My tool of choice for checking PDFs is qpdf. qpdf has a --check argument that does well to find problems in PDFs.

Check a single PDF with `qpdf`:

qpdf --check test_file.pdf

Check all PDFs in a directory with `qpdf`:

find ./directory_to_scan/ -type f -iname '*.pdf' \( -exec sh -c 'qpdf --check "{}" > /dev/null && echo "{}": OK' \; -o -exec echo "{}": FAILED \; \)

Command Explanation:

find ./directory_to_scan/ -type f -iname '*.pdf' Find all files with '.pdf' extension
-exec sh -c 'qpdf --check "{}" > /dev/null && echo "{}": OK' \; Execute qpdf for each file found and pipe all output to /dev/null. Also print filename followed by ': OK' if return status of qpdf is 0 (i.e. no errors)
-o -exec echo "{}": FAILED \; \) This gets executed if errors are found: Print filename followed by ": FAILED"

Where to get `qpdf`:

qpdf has both Linux and Windows binaries available at: https://github.com/qpdf/qpdf/releases. You could also use your package manager of choice to get it. For example on Ubuntu you can install qpdf using apt with the command:

apt install qpdf

moo

Posted 2013-04-10T13:36:24.813

Reputation: 905

However, qpdf --check does not detect multiply defined metadata, which are incorrect as they are handle differently by different tools. I've reported a bug. Other tools such as pdfinfo and pdftk do not either, but they do not claim to check the PDF structure.

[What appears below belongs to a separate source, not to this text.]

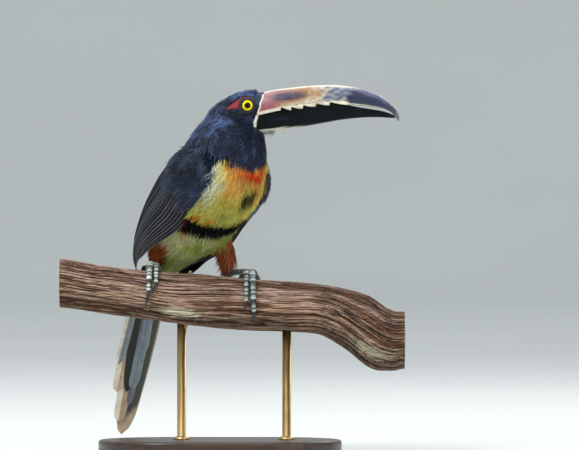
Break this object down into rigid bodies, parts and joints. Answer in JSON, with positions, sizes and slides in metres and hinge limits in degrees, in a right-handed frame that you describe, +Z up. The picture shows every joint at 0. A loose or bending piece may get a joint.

– vinc17 – 2019-07-30T13:50:10.760

I got myself an answer:

for x in *.pdf; do echo "$x"; pdfinfo "$x" | grep Pages; done

PDFs with errors will show errors.

Kokizzu

Posted 2013-04-10T13:36:24.813

Reputation: 1 205

It is a bad idea (and never really needed) to iterate over the output of ls: http://mywiki.wooledge.org/ParsingLs

– slhck – 2013-04-10T14:06:48.467

2@slhck: This should be handled with find (1). :-) – Reinstate Monica - M. Schröder – 2013-04-11T13:15:47.137

All of the methods using pdfinfo or pdftotext have not worked for me. In fact they kept giving me false positives and sometimes created files I didn't need.

What did work was JHOVE.

Installation:

Install the jar from the above link and update your PATH environment variable with this command:

echo "export PATH=\$PATH:/REPLACE_WITH/YOUR/PATH_TO/jhove/" >> ~/.bash_profile

Refresh each terminal with source ~/.bash_profile and you're good to start using it system wide.

Basic Usage:

jhove -m pdf-hul someFile.pdf

You'll get a lot of info about the pdf - more than most people probably need.

Bash One-Liner:
Simply returns valid or invalid:

if [[ $(jhove -m pdf-hul someFile.pdf | grep -a "Status:") == *"Well-Formed and valid"* ]]; then echo "valid"; else echo "invalid"; fi;

Note that this was run on Mac OS X but I assume it works the same with any Unix based Bash environment.

kraftydevil

Posted 2013-04-10T13:36:24.813

Reputation: 129